Re: preferred app question



On 2014.11.12 17:28, Peter Bloomfield wrote:
Hi Jack!

On Nov 12, 2014, at 11:10 AM, Jack wrote:
...
I'm replying to this ancient thread because this problem just happened again, and I want to record getting the solution someplace where others might be able to find it.

In my case, I'm running a KDE system on Gentoo, so I only have the absolutely minimally necessary gnome libraries installed. I do not use systemd, so I actually can't use any of the Gnome UI tools, such as Nautilus or Gnome-control-panel (or whatever the name really is.) Everything had been fine, while I was using Firefox as my primary browser, with several others also installed. However, I recently uninstalled firefox, and installed firefox-bin. (For those who don't know, Gentoo is a source based distro, but sometimes it's easier to install a pre-compiled version.) I suppose in order to allow one to have both firefox and firefox-bin installed at the same time, all references to those apps are different, so the -bin is not simply a drop-in replacement.

Symptom - when I right click on an html part in a message part list, firefox-bin was the first app listed. However, clicking on any URL within a message opened it in Opera. Right clicking on the link and selecting copy link worked, but is a nuisance, especially since I generally just clicked first.

Solution - after hunting through many google results, I finally was led to /usr/share/applications/mime.cache. I hunted for every line referring to opera, and moved that reference to after any mention of firefox-bin. Not sure why that worked, and similar edit to ~/.local/share/applications/mime.cache did not, but perhaps that's just a quirk of my setup.

Anyway - I'm not happy again.

So sorry to see that!

Ouch. I really did mean to say "Anyway - I'm now happy again" (NOW, not NOT) because I figured out how to fix it - regardless of what actually caused it. I did not mean to imply I was unhappy to get caught in such a convoluted mess. That was a plain typo - unfortunately, I can't blame it on any auto-correct. Well, I could, but ...

The reason for the different treatment is that when you click on a link, Balsa calls gtk_show_uri(), whereas the pop-up menu of alternatives that you get by right-clicking on the part list uses GAppInfo (specifically g_app_info_get_default_for_type() and g_app_info_get_all_for_type()) to find the supported actions for a part with the given content-type, here text/html. The top item in the menu is the one returned by g_app_info_get_default_for_type(), and that seems to have been firefox-bin, but gtk_show_uri() must have a different idea of the appropriate action.
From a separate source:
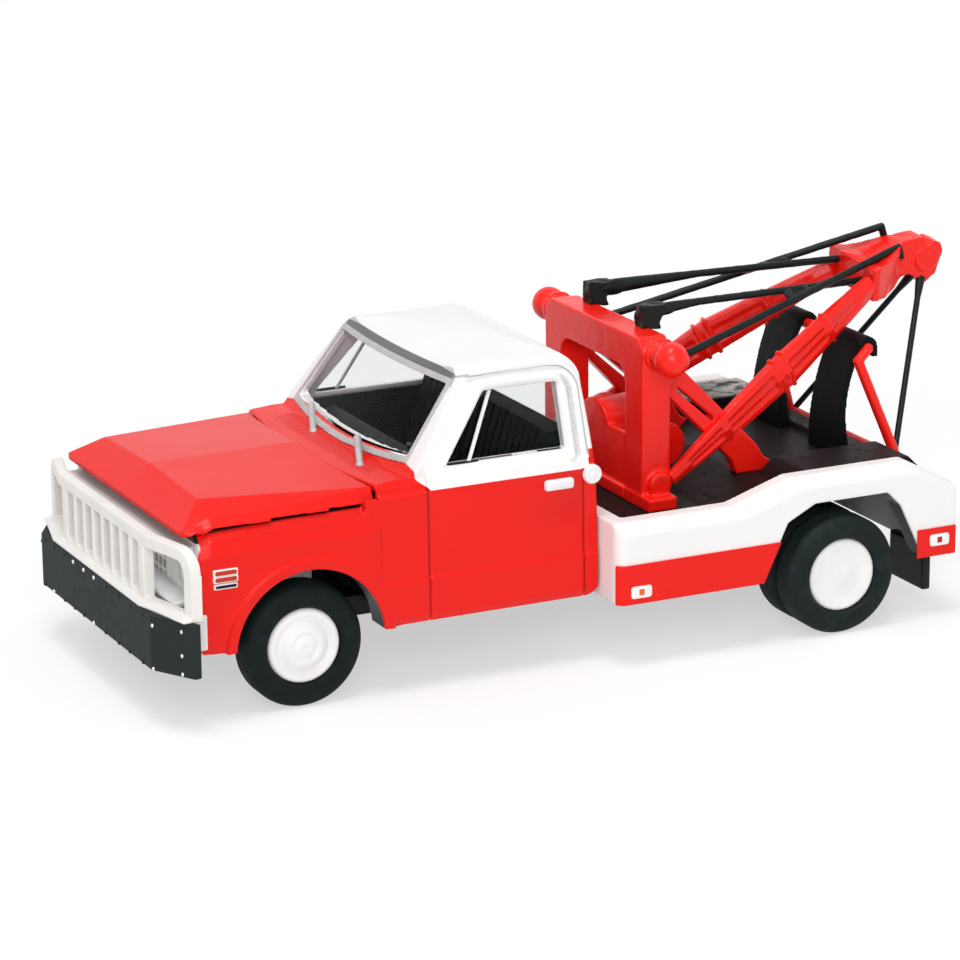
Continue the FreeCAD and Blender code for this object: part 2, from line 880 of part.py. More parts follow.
def make_headlights():
    """Round headlights in the grille's ends."""
    x = nose_x - shell_wall
    lens = headlight_hole(headlight_radius, x, x + headlight_depth)
    centre = V(x + headlight_depth - headlight_radius * 2, body_half_width - headlight_inset - fit_clearance,
               headlight_z)
    dome = Part.makeSphere(math.hypot(headlight_radius, headlight_radius * 2), centre)
    dome = dome.common(headlight_hole(headlight_radius, x + headlight_depth, x + headlight_depth * 3))
    return pair(joined([lens, dome]))


def make_bumper():
    """White front bumper that wraps round to the fenders."""
    half_width = body_half_width + bumper_proud
    nose_half_width = body_half_width - nose_narrowing
    path = [(bumper_end_x, -half_width), (bumper_front_x, -bumper_bend_half_width),
            (bumper_front_x, bumper_bend_half_width), (bumper_end_x, half_width)]
    inner = [(nose_x - fender_round / 2, half_width), (nose_x + fit_clearance, nose_half_width),
             (nose_x + fit_clearance, -nose_half_width), (nose_x - fender_round / 2, -half_width)]
    bumper = prism_z(path + inner, bumper_bottom_z, bumper_top_z)
    return bumper.cut(front_clip())


def make_push_pad():
    """Black push pad bolted to the front of the bumper."""
    path = [(pad_end_x, -pad_half_width), (front_reach, -pad_bend_half_width),
            (front_reach, pad_bend_half_width), (pad_end_x, pad_half_width)]
    pad = sheet_bend(path, pad_thickness, pad_bottom_z, pad_top_z)
    stem = wide_block(bumper_front_x, front_reach - pad_thickness / 2, pad_half_width / 3,
                      bumper_bottom_z + pad_thickness, bumper_top_z - pad_thickness)
    return joined([pad, stem])


def guard_corner_outline(half_width, low, inset):
    """Right-hand edge of the guard as (y, z) points up round its top corner, moved inwards by inset."""
    edge = half_width - inset
    top = guard_top_z - inset
    corner = guard_corner - inset
    turn = corner * quarter_share
    return [(edge, low), (edge, top - corner), (edge - turn, top - turn, "arc"), (edge - corner, top)]


def make_brush_guard():
    """White guard: a bent plate with rounded top corners, windows between its bars and a shelf on the pad."""
    path = [(guard_end_x, -guard_half_width), (guard_front_x, -guard_bend_half_width),
            (guard_front_x, guard_bend_half_width), (guard_end_x, guard_half_width)]
    low = pad_top_z
    rear = guard_end_x - guard_depth - overrun
    front = guard_front_x + overrun
    plate = sheet_bend(path, guard_depth, low, guard_top_z)
    plate = plate.common(prism_x(both_halves(guard_corner_outline(guard_half_width, low, 0.0)), rear, front))
    bottom = low + guard_rail / 2
    top = guard_top_z - guard_rail
    pitch = guard_bar_span / (guard_bar_count - 1)
    for index in range(guard_bar_count - 1):
        y = pitch * index - guard_bar_span / 2
        plate = plate.cut(block(rear, front, y + guard_bar / 2, y + pitch - guard_bar / 2, bottom, top))
    inner = guard_bar_span / 2 + guard_end_bar
    outline = guard_corner_outline(guard_half_width, bottom, guard_rail) + [(inner, top), (inner, bottom)]
    window = prism_x(outline, rear, front)
    plate = plate.cut(window).cut(mirrored(window))
    shelf_path = [(x + guard_shelf, y) for x, y in path]
    shelf = sheet_bend(shelf_path, guard_depth + guard_shelf, low, low + guard_rail / 4)
    return joined([plate, shelf])


# Small side pieces

def make_handle():
    """Left door handle."""
    face = body_half_width - door_lean
    return block(handle_x - handle_length / 2, handle_x + handle_length / 2, face - handle_proud,
                 face + handle_proud, handle_z - handle_height / 2, handle_z + handle_height / 2)


def make_filler():
    """Round fuel filler cap behind the left door."""
    face = body_half_width - door_lean
    return disc(filler_radius, filler_x, filler_z, face - handle_proud, face + handle_proud)


def make_badge():
    """Amber lamp badge with a silver frame, on the left fender."""
    return block(badge_x - badge_length / 2, badge_x + badge_length / 2,
                 body_half_width - badge_sink, body_half_width + badge_proud,
                 badge_z - badge_height / 2, badge_z + badge_height / 2)


def make_wipers():
    """Two wiper arms from the cowl up to the windshield's lower frame."""
    arms = []
    for x, y in ((wiper_near_x, wiper_near_y), (wiper_far_x, wiper_far_y)):
        base = V(x, y, cowl_z + cowl_rise)
        arms.append(rod(base, base + V(-wiper_run, -wiper_sweep, wiper_rise), wiper_width / 2))
    return Part.makeCompound(arms)


# Chassis and wheels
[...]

I don't think Balsa can do anything different, as the two situations (showing a URI, and opening a text/html part) could easily require different actions, so it seems to make sense to allow the libraries to respond as they think fit. But I guess they could be less opaque in the information that they use to make those decisions.
An app like balsa can tell me what call it uses in a given situation, but tracking down how that call eventually decides what to return is where I get lost. Some things DE (gnome vs KDE for example), some things distro specific, system defaults, a variety of user overrides. .desktop files which say what a given app can handle, but other files (I've seen references to both mime.cache and defaults.something - and don't know if they switched over time or are competing setups...)
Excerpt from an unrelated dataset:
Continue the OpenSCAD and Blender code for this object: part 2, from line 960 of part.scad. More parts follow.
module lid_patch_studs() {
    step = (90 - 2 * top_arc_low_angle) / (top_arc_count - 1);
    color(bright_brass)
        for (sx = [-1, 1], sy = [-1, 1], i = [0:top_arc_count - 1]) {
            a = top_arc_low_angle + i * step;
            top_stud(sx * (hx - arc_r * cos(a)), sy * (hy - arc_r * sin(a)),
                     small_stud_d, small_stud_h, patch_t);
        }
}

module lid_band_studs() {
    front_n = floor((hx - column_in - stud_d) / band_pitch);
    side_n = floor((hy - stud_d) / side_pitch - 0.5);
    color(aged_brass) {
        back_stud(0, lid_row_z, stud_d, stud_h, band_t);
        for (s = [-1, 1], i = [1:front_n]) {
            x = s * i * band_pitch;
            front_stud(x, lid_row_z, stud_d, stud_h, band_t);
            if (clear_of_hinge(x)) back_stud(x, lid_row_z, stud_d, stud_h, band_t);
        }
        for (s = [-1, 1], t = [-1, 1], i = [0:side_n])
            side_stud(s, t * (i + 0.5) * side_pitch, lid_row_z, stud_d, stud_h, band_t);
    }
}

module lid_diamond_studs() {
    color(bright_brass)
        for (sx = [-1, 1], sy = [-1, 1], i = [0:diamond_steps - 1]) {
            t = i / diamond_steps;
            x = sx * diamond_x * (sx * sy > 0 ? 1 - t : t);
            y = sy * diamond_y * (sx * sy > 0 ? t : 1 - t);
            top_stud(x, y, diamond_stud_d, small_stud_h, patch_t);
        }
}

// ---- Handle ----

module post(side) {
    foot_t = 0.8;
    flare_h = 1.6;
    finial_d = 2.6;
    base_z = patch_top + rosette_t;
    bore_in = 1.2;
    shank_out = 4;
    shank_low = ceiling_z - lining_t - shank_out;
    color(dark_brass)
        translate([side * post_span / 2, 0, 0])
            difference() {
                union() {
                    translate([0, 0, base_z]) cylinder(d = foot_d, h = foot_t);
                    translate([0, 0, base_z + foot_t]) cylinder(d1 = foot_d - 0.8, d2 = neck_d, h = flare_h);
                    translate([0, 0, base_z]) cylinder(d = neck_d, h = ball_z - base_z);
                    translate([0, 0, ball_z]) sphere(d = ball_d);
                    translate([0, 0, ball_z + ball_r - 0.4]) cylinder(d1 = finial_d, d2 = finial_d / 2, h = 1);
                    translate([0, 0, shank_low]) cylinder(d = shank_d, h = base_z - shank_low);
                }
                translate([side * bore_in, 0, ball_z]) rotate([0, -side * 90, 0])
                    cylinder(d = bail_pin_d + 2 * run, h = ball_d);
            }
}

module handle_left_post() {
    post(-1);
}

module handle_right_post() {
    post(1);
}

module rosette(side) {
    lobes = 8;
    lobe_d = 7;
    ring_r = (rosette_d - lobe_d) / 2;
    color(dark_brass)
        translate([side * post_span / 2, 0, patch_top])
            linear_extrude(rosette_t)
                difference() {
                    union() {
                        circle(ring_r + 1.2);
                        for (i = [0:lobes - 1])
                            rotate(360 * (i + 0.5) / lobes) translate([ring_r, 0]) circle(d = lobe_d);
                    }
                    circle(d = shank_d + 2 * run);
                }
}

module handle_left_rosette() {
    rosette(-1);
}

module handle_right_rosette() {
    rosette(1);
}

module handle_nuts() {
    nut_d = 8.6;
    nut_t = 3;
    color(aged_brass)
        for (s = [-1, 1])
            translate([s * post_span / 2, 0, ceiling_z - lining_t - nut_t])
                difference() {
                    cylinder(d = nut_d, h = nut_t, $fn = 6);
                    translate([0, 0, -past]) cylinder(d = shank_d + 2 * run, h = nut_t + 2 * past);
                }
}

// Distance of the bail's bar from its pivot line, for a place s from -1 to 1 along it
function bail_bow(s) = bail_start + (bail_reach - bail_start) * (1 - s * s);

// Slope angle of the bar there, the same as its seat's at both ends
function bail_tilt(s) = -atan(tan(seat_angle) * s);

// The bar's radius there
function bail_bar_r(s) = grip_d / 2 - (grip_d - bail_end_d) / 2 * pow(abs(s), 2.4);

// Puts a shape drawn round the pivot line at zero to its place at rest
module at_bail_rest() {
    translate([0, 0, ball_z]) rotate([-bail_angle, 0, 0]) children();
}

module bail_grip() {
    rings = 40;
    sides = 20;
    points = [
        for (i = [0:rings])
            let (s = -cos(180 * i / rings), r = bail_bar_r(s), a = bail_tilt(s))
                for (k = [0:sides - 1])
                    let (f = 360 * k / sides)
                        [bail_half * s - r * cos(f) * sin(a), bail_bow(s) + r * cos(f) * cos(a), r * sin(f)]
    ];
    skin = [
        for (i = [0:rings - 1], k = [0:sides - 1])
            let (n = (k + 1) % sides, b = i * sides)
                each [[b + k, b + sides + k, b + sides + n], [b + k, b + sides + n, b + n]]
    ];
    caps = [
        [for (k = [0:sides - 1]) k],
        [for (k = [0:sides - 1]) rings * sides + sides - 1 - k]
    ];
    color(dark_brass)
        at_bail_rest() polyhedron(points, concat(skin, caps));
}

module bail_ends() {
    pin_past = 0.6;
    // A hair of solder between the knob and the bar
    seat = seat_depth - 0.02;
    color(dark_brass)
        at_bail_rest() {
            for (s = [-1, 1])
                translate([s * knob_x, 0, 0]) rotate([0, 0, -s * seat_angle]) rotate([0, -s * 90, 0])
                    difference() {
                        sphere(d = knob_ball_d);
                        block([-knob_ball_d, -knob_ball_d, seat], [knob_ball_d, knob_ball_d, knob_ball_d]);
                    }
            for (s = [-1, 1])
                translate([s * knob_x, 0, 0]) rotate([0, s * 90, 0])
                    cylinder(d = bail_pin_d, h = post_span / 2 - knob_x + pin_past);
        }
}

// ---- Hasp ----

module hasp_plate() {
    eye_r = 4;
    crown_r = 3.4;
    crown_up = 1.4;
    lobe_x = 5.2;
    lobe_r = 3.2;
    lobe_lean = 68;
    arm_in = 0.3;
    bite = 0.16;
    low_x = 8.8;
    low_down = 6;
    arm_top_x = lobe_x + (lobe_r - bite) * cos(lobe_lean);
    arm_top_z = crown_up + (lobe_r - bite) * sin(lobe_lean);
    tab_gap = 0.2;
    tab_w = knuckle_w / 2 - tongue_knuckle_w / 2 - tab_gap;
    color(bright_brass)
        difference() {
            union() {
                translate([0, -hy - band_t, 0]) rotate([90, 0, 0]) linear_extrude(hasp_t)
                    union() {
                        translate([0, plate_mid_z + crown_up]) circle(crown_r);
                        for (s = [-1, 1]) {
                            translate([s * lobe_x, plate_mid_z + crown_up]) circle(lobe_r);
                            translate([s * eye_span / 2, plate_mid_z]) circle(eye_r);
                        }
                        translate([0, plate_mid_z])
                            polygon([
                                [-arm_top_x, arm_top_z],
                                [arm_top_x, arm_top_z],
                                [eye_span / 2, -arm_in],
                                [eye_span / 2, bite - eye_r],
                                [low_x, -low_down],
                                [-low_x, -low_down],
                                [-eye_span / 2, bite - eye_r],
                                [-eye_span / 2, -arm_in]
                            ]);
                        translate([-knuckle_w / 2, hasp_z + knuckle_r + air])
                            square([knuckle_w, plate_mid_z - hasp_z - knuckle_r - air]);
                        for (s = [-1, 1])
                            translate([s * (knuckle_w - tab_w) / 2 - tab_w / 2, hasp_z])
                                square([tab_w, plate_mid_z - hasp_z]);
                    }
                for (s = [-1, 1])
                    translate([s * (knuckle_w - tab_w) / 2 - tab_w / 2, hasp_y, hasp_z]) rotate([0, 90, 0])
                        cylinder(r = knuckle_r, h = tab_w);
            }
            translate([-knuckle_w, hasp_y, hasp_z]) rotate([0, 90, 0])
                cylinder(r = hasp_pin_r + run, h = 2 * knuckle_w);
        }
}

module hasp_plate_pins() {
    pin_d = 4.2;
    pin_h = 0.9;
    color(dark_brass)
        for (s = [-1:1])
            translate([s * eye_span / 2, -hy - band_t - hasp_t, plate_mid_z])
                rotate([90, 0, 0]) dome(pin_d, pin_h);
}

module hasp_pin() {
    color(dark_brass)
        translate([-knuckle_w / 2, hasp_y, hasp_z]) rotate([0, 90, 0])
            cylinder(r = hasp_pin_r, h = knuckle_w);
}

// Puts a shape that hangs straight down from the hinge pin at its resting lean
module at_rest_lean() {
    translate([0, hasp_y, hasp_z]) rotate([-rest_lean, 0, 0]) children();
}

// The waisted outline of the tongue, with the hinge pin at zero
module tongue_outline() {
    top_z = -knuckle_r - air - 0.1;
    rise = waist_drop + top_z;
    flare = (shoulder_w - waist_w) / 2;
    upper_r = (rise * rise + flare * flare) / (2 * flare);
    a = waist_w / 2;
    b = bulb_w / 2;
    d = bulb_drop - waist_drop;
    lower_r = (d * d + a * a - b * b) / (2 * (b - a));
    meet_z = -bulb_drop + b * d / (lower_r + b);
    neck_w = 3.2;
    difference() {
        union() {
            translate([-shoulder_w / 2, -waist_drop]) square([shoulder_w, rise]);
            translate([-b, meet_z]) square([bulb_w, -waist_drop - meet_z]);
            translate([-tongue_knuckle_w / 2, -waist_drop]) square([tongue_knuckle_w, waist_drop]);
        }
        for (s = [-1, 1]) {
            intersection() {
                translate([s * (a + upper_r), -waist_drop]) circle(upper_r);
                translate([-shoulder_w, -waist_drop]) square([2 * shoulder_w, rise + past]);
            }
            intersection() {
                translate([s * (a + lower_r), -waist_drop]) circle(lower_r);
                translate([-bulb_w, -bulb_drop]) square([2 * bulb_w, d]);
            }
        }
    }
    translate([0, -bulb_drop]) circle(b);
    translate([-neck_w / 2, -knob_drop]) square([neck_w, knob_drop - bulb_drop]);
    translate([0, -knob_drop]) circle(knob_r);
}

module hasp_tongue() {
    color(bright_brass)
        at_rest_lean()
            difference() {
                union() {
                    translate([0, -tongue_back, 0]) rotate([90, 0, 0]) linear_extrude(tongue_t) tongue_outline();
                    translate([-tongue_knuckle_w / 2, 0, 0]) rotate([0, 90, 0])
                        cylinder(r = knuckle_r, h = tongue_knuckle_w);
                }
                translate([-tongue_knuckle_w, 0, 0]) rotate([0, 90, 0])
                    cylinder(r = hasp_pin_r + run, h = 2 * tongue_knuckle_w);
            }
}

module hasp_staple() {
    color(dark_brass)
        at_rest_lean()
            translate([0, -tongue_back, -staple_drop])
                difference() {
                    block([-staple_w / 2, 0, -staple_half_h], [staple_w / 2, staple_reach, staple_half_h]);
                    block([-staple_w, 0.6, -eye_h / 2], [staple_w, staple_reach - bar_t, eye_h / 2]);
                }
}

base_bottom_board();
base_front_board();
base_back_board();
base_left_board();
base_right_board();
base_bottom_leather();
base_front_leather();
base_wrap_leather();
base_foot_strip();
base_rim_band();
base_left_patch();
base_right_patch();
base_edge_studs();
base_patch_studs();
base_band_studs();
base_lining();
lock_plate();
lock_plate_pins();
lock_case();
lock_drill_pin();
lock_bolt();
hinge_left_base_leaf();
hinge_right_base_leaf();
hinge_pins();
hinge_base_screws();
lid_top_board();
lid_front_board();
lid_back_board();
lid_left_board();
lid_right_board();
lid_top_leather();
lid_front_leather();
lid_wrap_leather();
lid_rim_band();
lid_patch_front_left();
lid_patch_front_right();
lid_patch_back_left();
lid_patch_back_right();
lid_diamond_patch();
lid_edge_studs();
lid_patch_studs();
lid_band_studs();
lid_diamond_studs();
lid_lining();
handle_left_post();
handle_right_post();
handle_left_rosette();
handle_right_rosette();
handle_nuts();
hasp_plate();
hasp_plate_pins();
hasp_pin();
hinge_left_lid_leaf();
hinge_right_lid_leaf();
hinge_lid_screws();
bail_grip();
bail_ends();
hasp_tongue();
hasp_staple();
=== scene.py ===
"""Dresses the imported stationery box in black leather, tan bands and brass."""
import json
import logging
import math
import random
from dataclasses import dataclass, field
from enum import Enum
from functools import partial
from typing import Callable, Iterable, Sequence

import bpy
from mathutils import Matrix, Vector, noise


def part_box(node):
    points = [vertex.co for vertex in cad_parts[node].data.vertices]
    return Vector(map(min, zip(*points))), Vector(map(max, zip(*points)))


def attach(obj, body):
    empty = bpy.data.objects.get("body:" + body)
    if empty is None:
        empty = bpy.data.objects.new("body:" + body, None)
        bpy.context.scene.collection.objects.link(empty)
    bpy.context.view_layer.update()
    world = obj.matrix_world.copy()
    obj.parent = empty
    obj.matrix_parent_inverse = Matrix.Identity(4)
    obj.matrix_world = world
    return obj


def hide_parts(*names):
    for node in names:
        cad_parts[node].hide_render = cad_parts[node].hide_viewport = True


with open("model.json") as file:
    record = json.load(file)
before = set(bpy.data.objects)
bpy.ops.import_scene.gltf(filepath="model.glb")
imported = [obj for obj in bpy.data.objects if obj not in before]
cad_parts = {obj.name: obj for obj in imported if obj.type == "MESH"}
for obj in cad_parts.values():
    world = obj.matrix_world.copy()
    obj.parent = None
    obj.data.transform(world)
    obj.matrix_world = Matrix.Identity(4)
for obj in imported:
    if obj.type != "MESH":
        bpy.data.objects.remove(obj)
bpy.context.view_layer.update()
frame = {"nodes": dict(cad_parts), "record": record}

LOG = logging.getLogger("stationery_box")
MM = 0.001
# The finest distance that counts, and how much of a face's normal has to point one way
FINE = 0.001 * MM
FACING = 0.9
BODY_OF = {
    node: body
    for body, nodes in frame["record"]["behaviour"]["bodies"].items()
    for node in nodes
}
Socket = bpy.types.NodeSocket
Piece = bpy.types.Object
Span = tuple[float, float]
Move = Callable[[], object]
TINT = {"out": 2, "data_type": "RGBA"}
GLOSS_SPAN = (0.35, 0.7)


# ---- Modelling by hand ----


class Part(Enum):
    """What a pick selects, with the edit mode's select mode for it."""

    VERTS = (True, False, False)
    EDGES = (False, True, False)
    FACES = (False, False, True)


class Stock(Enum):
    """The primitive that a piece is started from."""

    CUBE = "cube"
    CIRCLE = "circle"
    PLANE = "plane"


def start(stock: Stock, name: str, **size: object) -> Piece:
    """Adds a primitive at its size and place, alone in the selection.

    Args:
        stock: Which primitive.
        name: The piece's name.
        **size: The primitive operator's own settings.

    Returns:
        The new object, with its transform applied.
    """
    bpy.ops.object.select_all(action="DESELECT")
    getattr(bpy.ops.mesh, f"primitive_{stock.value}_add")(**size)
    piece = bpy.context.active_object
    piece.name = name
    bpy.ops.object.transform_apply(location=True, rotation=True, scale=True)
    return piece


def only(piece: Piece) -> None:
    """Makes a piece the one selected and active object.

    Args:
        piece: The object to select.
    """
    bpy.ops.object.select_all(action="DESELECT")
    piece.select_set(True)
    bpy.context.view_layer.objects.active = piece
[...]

In my case, somehow, opera was at or near the beginning of many of the lists in the file I edited - not sure how or why, and not sure if there is any reasonable GUI for that file, or if it's just all behind the scenes when stuff gets installed or uninstalled. It's also obviously (at least to me) more confusing because I only have snippets of gnome installed.

Anyway, my post was to get into the record the file I found that actually helped me get balsa to do what I want.